Menurut Piter, posisi PSP hendaknya diisi oleh pihak yang paham dan memiliki pengalaman mengelola bisnis bank. Oleh sebab itu, BPKH perlu menyerahkan posisi PSP kepada investor baru. BPKH bisa tetap menjadi investor Bank Muamalat, tetapi bukan sebagai PSP.
Baca juga: Meneropong Gagasan Ekonomi Syariah Para Capres
”Masuknya investor baru berupa bank yang akan menjadi PSP merupakan keputusan yang tepat untuk Bank Muamalat sekaligus BPKH. Bank Muamalat membutuhkan PSP yang tidak hanya bisa memberikan dana segar, melainkan sebagai partner strategis. Ini bisa diperankan oleh BTN Syariah,” kata Piter.

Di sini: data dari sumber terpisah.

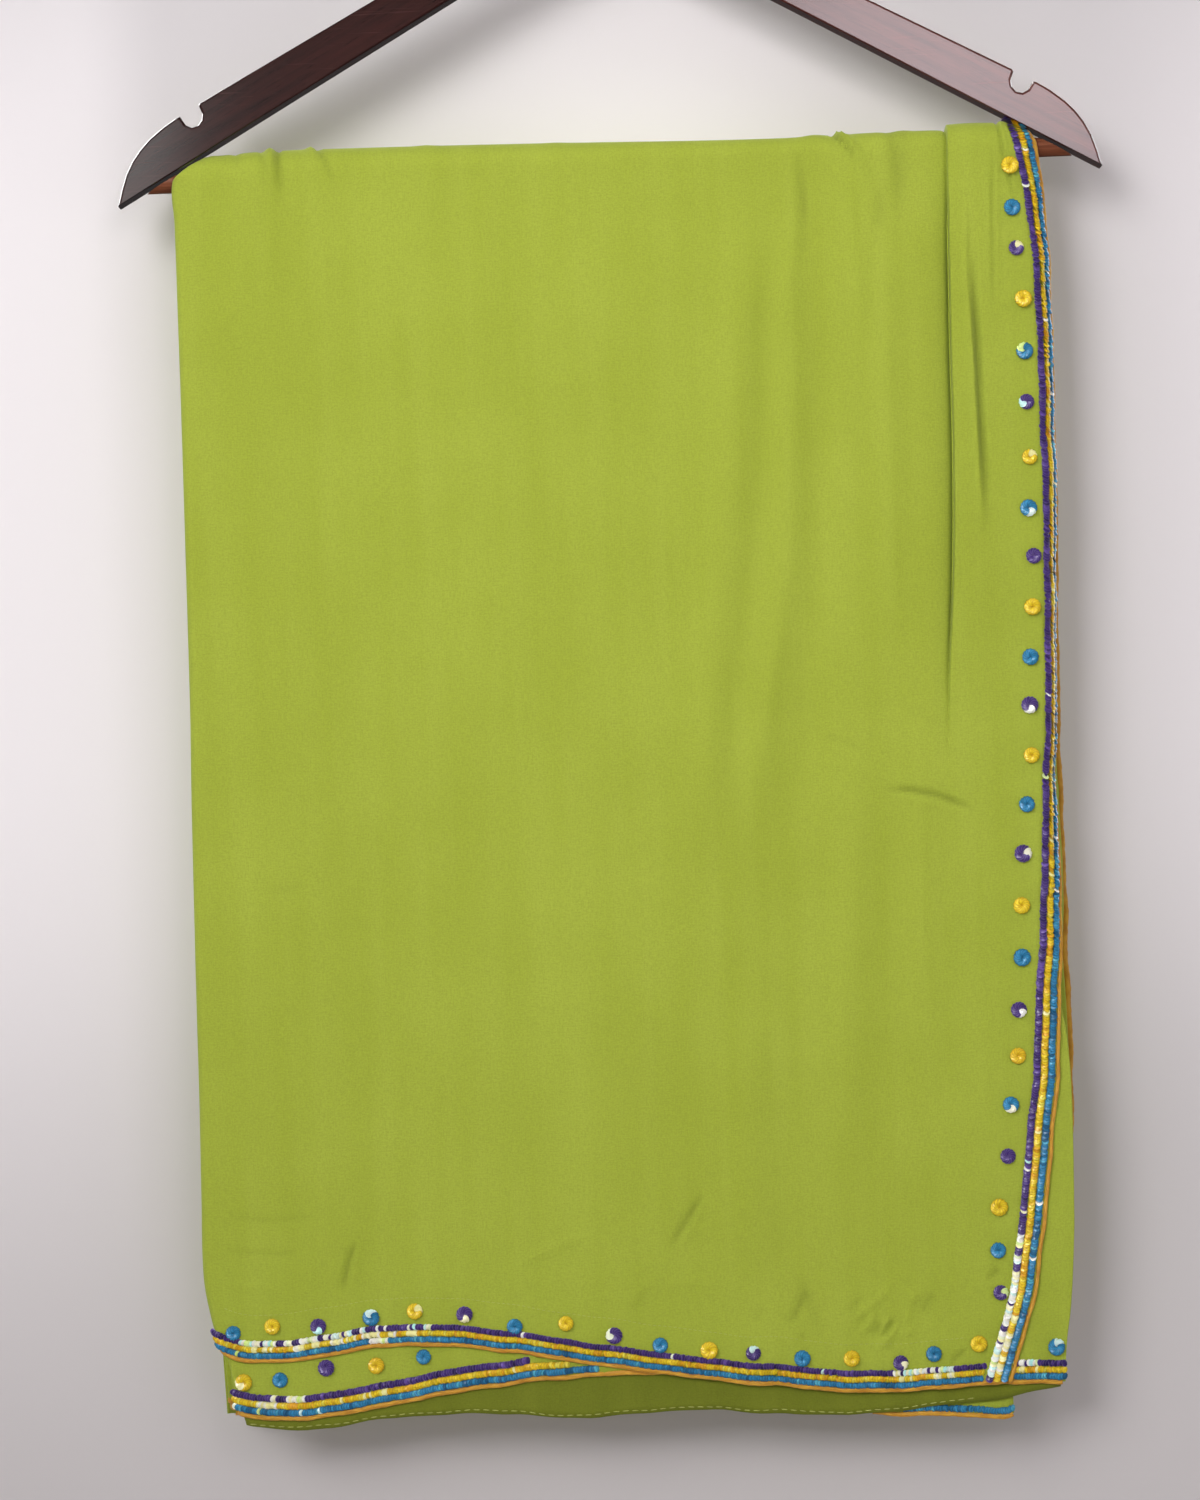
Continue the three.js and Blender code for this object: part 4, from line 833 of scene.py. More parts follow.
# ------------------------------------------------------------------------------ node trees
class Wire:
    """One output of a node; arithmetic on it adds Math nodes."""

    def __init__(self, bench: "Bench", socket: bpy.types.NodeSocket) -> None:
        """Wraps a socket of a bench's tree."""
        self.bench = bench
        self.socket = socket

    def math(self, operation: str, *others: "Wire | float") -> "Wire":
        """Adds a Math node whose first value is this wire.

        Args:
            operation: The Math node's operation.
            others: The values of its further sockets.

        Returns:
            The node's value.
        """
        sockets = dict(enumerate((self, *others)))
        return self.bench.node("ShaderNodeMath", {"operation": operation}, sockets).out(0)

    def __add__(self, other: "Wire | float") -> "Wire":
        """Sum."""
        return self.math("ADD", other)

    __radd__ = __add__

    def __mul__(self, other: "Wire | float") -> "Wire":
        """Product."""
        return self.math("MULTIPLY", other)

    def __sub__(self, other: "Wire | float") -> "Wire":
        """Difference."""
        return self.math("SUBTRACT", other)

    def __rsub__(self, other: "Wire | float") -> "Wire":
        """Difference, this wire taken away."""
        return self.bench.node("ShaderNodeMath", {"operation": "SUBTRACT"}, {0: other, 1: self}).out(0)

    def __truediv__(self, other: "Wire | float") -> "Wire":
        """Quotient."""
        return self.math("DIVIDE", other)

    def __neg__(self) -> "Wire":
        """Negative."""
        return self.math("MULTIPLY", -1.0)

    def sine(self) -> "Wire":
        """Sine of the wire, in radians."""
        return self.math("SINE")

    def above(self, limit: "Wire | float") -> "Wire":
        """1 where the wire is greater than the limit, otherwise 0."""
        return self.math("GREATER_THAN", limit)

    def between(self, low: float, high: float) -> "Wire":
        """The wire brought from low..high to 0..1, smoothly and clamped."""
        settings = {"interpolation_type": "SMOOTHSTEP"}
        return self.bench.node("ShaderNodeMapRange", settings, {0: self, 1: low, 2: high}).out(0)


class Placed:
    """A node that has been put in a tree."""

    def __init__(self, bench: "Bench", node: bpy.types.Node) -> None:
        """Wraps a node of a bench's tree."""
        self.bench = bench
        self.node = node

    def out(self, key: int | str = 0) -> Wire:
        """The wire from one of the node's outputs."""
        return Wire(self.bench, self.node.outputs[key])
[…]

Menurut dia, Bank Muamalat memiliki keunggulan berupa nasabah yang loyal. Hal itu ditunjukkan dengan kuatnya struktur pendanaan. Hal itu akan semakin kuat ketika Bank Muamalat bersinergi dengan BTN yang memiliki keunggulan di sektor properti.
Dekan Fakultas Ekonomi dan Manajemen (FEM) IPB University Irfan Syauqi Beik mengapresiasi upaya merger Bank Muamalat dan BTN Syariah mengingat masih dibutuhkan bank syariah yang kuat sebagai kompetitor Bank Syariah Indonesia (BSI). Dengan demikian, daya saing industri perbankan syariah dapat meningkat sekaligus menjadikan struktur industri perbankan syariah semakin kokoh.
”Tinggal nanti struktur permodalannya, BTN akan menyuntik berapa persen. Selain itu, harapannya, bank hasil merger ini nanti bisa fokus di dua sektor utama, yakni ekosistem haji dan umrah, serta sektor properti sebagaimana keahlian dari BTN (KPR syariah),” ujarnya.
”Kalaupun BTN akan masuk menjadi PSP, sebisa mungkin BPKH tetap bersama bank ini. Kombinasi kekuatan BTN dan BPKH diharapkan menjadi faktor yang me-leverage (memberikan daya ungkit) kekuatan bank ini,” katanya.